» Do this
Take each line that has the word "three" and return it.

— start of Data to process —

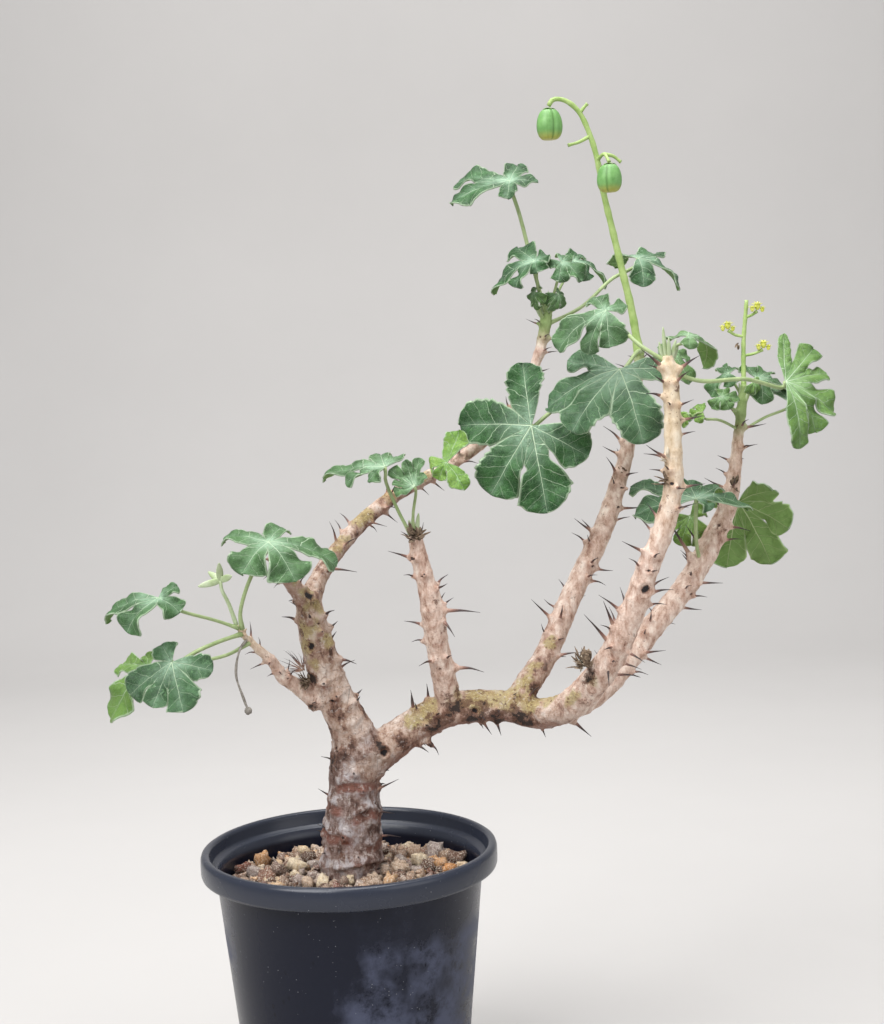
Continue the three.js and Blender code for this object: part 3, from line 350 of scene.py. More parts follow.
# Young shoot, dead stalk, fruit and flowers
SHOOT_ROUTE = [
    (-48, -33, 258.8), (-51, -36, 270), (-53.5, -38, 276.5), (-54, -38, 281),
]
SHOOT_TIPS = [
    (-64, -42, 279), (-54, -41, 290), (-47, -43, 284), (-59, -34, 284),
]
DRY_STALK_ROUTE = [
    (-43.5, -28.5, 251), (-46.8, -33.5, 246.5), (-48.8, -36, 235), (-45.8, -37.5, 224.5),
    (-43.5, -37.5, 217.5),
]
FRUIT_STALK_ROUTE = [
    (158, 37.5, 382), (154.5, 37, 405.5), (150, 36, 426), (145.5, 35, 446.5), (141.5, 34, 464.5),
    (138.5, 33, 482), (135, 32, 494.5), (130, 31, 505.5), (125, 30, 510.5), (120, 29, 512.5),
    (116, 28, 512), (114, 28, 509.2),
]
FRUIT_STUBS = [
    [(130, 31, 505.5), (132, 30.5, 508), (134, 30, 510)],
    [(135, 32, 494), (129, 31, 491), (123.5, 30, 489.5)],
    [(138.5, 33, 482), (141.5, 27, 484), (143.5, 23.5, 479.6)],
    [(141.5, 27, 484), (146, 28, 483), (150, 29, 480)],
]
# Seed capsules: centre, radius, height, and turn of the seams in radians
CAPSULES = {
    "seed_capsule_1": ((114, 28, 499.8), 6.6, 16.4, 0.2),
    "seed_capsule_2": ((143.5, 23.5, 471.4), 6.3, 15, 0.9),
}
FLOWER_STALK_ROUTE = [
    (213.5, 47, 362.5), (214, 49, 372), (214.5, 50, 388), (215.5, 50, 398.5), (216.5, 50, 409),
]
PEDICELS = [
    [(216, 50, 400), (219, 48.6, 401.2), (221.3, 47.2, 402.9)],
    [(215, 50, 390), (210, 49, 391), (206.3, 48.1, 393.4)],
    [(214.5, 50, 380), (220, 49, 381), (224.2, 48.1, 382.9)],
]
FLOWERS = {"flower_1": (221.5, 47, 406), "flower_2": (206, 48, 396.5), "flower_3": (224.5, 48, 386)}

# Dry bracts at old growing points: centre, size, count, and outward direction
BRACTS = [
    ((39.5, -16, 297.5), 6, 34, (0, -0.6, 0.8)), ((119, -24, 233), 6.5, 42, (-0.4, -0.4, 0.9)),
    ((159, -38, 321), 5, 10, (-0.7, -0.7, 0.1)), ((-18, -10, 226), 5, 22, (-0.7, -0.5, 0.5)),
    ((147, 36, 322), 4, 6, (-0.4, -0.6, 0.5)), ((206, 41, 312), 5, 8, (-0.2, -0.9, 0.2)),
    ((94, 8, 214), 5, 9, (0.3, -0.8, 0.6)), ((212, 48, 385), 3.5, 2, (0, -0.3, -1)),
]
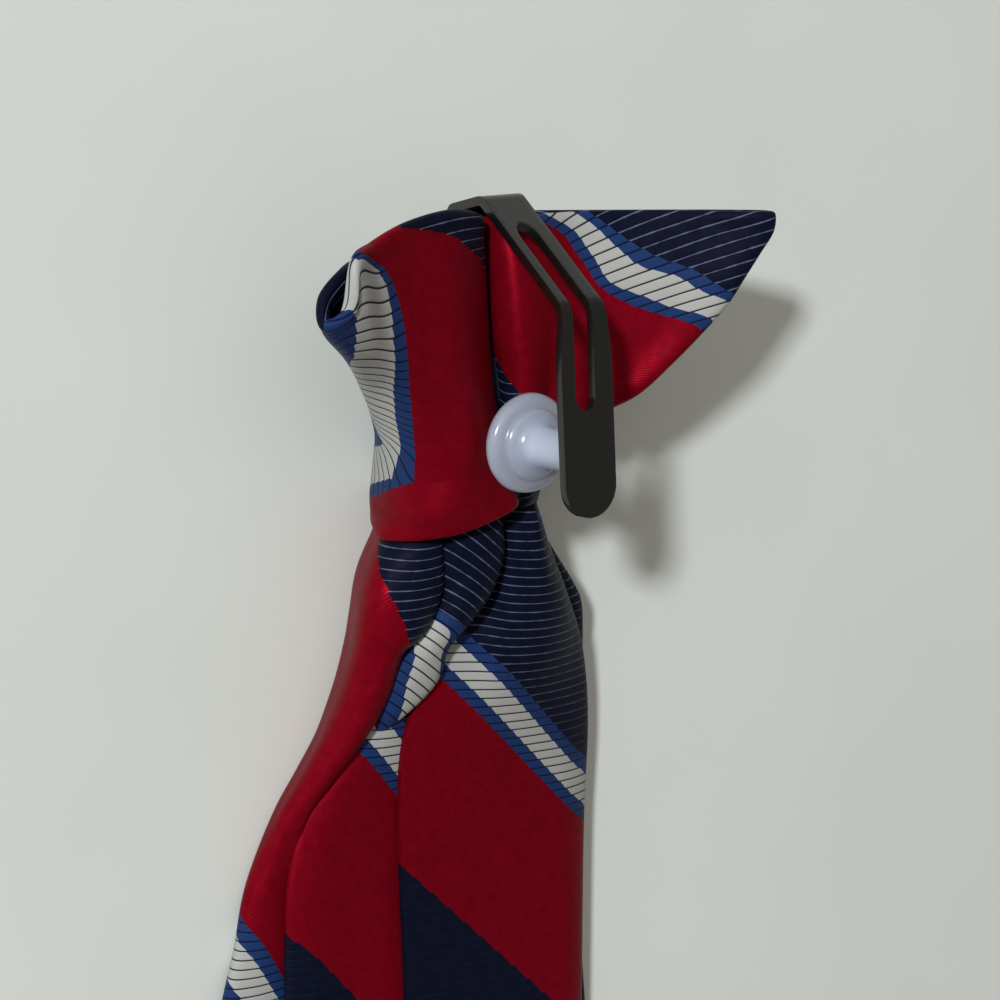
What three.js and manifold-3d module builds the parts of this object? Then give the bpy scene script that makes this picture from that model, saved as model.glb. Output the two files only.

— end of Data to process —

» Response to this task
Continue the three.js and Blender code for this object: part 3, from line 350 of scene.py. More parts follow.
What three.js and manifold-3d module builds the parts of this object? Then give the bpy scene script that makes this picture from that model, saved as model.glb. Output the two files only.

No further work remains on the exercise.